Dr. Katie Gunnell is lead author on a paper, “Perceived Barriers to Physical Activity in Adolescents: A Cross-sectional Analysis,” that is in press in Pediatric Exercise Science. Citation details and a summary of the paper are below.

Gunnell KE, Brunet J, Wing EK, Bélanger M. Perceived Barriers to Physical Activity in Adolescents: A Cross-sectional Analysis. Pediatr Exerc Sci. 2015 Feb 13. [Epub ahead of print].

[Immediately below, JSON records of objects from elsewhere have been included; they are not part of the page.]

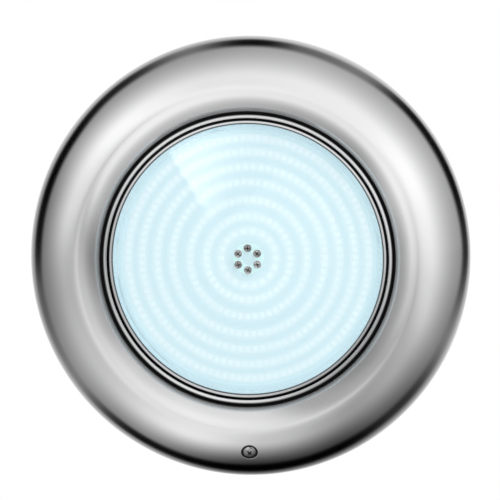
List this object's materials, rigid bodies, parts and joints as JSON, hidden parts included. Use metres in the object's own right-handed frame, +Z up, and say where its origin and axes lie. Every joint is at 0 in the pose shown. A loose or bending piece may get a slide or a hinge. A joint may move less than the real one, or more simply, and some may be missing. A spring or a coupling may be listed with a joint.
{
  "type": "underwater pool light",
  "caption": "Wall-hung round underwater pool light: domed polished steel face ring, flat window over rings of LEDs, white body, bracket and cable gland.",
  "frame": {"origin": "centre of the wall bracket's back face, on the wall, at the middle of its four screw holes", "axes": "+Z up the wall, light shines towards -Y, +Y into the wall, +X to the right when facing the light"},
  "size_m": [0.29, 0.05, 0.29],
  "materials": {
    "polished_steel": "mirror-polished stainless steel",
    "dark_steel": "unpolished stainless steel, shaded",
    "bracket_steel": "plain rolled stainless sheet",
    "screw_steel": "stainless fasteners",
    "nylon": "natural nylon",
    "brass": "turned brass",
    "white_body": "white moulded polycarbonate, UV-stable",
    "black_rubber": "moulded silicone rubber",
    "clear_cover": "clear polycarbonate with a pale cyan glow from the chips behind it",
    "aluminium": "bare aluminium",
    "grey_silicone": "soft thermal pad",
    "board_white": "white solder mask on an aluminium-core board",
    "spacer_white": "moulded white plastic",
    "led_chip": "surface-mounted LED package",
    "board_green": "green solder mask",
    "black_plastic": "epoxy chip package",
    "dark_ferrite": "shielded ferrite",
    "block_grey": "moulded terminal block",
    "lead_red": "PVC insulated lead",
    "nickel_brass": "nickel-plated brass"
  },
  "bodies": {
    "wall_bracket": {"wall_bracket": "bracket_steel", "threaded_bush": "brass"},
    "lamp_unit": {"face_ring": "polished_steel", "screw_ferrule": "dark_steel", "ring_straps": "bracket_steel", "strap_screws": "screw_steel", "hook_tab": "bracket_steel", "hook_screws": "screw_steel", "lamp_body": "white_body", "cover_seal": "black_rubber", "front_cover": "clear_cover", "lens_seal": "black_rubber", "lens_clamp_ring": "bracket_steel", "clamp_ring_screws": "screw_steel", "centre_screws": "screw_steel", "centre_screw_seals": "black_rubber", "heat_plate": "aluminium", "thermal_pad": "grey_silicone", "led_board": "board_white", "centre_spacer": "spacer_white", "led_ring_1": "led_chip", "led_ring_2": "led_chip", "led_ring_3": "led_chip", "led_ring_4": "led_chip", "led_ring_5": "led_chip", "led_ring_6": "led_chip", "led_ring_7": "led_chip", "driver_board": "board_green", "driver_screws": "screw_steel", "bridge_rectifier": "black_plastic", "inductor": "dark_ferrite", "driver_chip": "black_plastic", "terminal_block": "block_grey", "capacitors": "aluminium", "led_leads": "lead_red", "gland_body": "nickel_brass", "gland_o_ring": "black_rubber", "gland_lock_nut": "nickel_brass", "gland_seal": "black_rubber", "gland_nut": "nickel_brass"},
    "captive_washer": {"captive_washer": "nylon"},
    "lock_screw": {"lock_screw": "screw_steel"}
  },
  "joints": [
    {"name": "lamp_draw_off", "type": "slide", "parent": "wall_bracket", "child": "lamp_unit", "axis": [0, -0.8488, -0.5287], "range_m": [0, 0.06]},
    {"name": "lock_screw_travel", "type": "slide", "parent": "lamp_unit", "child": "captive_washer", "axis": [0, -0.8488, -0.5287], "range_m": [0, 0.008]},
    {"name": "lock_screw_turn", "type": "hinge", "parent": "captive_washer", "child": "lock_screw", "pos_m": [0, -0.00438, -0.10017], "axis": [0, -0.8488, -0.5287], "range_deg": [0, 3600]}
  ],
  "couplings": [
    {"joint": "lock_screw_turn", "follows": "lock_screw_travel", "rad_per_m": 7854}
  ]
}
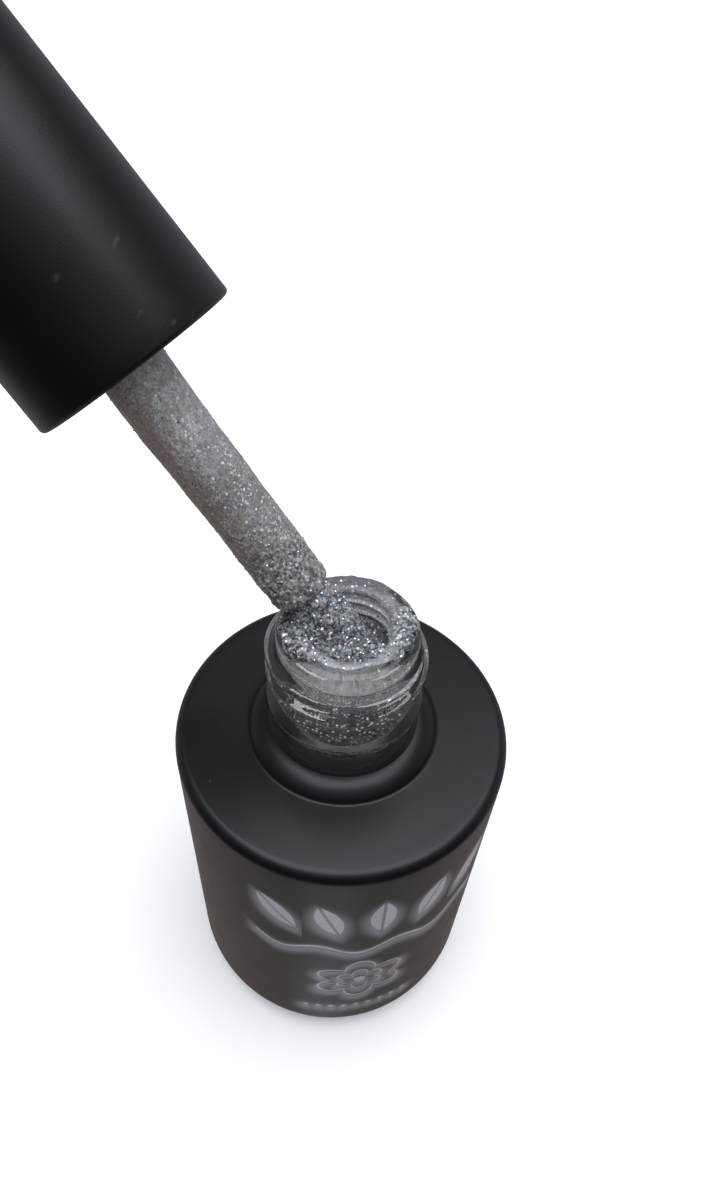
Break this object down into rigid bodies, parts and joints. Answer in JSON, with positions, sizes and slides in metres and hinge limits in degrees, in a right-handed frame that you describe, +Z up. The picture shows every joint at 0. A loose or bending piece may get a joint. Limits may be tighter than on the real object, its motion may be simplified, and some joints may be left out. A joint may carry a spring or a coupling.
{
  "type": "nail polish bottle",
  "caption": "Open round gel polish bottle with a matt black body, a clear screw neck and a tall brush cap leaning in its mouth, coated with glitter gel.",
  "frame": {"origin": "centre of the flat base that the bottle stands on", "axes": "+Z up the bottle's axis, -Y towards the viewer; the brush cap leans 40.3 degrees from +Z, towards a heading 19.6 degrees round from -X to +Y"},
  "size_m": [0.061, 0.0365, 0.1042],
  "materials": {
    "bottle_glass": "matt black coat outside, left clear on the neck",
    "glitter_gel": "wet silver glitter gel",
    "cap_shell": "soft matt black",
    "inner_plastic": "moulded polypropylene",
    "liner_foam": "soft polyethylene foam",
    "stem_plastic": "natural polyethylene",
    "anchor_metal": "crimped wire",
    "bristle_fibre": "fine nylon, wet with gel"
  },
  "bodies": {
    "bottle": {"glass_bottle": "bottle_glass", "polish_fill": "glitter_gel"},
    "bristles": {"bristle_tuft": "bristle_fibre"},
    "anchor": {"bristle_anchor": "anchor_metal", "stem_gel": "glitter_gel"},
    "cap": {"outer_cap": "cap_shell", "inner_cap": "inner_plastic", "cap_liner": "liner_foam", "brush_stem": "stem_plastic"}
  },
  "joints": [
    {"name": "brush_lift", "type": "slide", "parent": "bottle", "child": "bristles", "axis": [0, 0, 1], "range_m": [0, 0.06]},
    {"name": "cap_tilt", "type": "hinge", "parent": "bristles", "child": "anchor", "pos_m": [-0.00316, 0.00194, 0.05268], "axis": [0.3355, 0.9421, 0], "range_deg": [0, 40.3]},
    {"name": "cap_turn", "type": "hinge", "parent": "anchor", "child": "cap", "pos_m": [-0.00316, 0.00194, 0.05268], "axis": [-0.6093, 0.217, 0.7627], "continuous": true}
  ]
}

ABSTRACT: Background. Perceived barriers to moderate-to-vigorous physical activity (MVPA) may contribute to the low rates of MVPA in adolescents. We examined the psychometric properties of scores from the Perceived Barriers to MVPA scale (PB-MVPA) by examining composite reliability and validity evidence based on the internal structure of the PB-MVPA and relations with other variables. Methods. This study was a cross-sectional analysis of data collected in 2013 from adolescents (N=507; Mage=12.40, SD=.62) via self-report scales. Results. Using exploratory and confirmatory factor analyses, we found that perceived barriers were best represented as two factors representing internal (e.g., “I am not interested in physical activity”) and external (e.g., “I need equipment I don’t have”) dimensions. Composite reliability was over .80. Using multiple regression to examine the relationship between perceived barriers and MVPA, we found that perceived internal barriers were inversely related to MVPA (β=-.32, p<.05). Based on results of the analysis of variances, there were no known-group sex differences for perceived internal and external barriers (p>.26). Conclusions. The PB-MVPA scale demonstrated evidence of score reliability and validity. To improve the understanding of the impact of perceived barriers on MVPA in adolescents, researchers should examine internal and external barriers separately.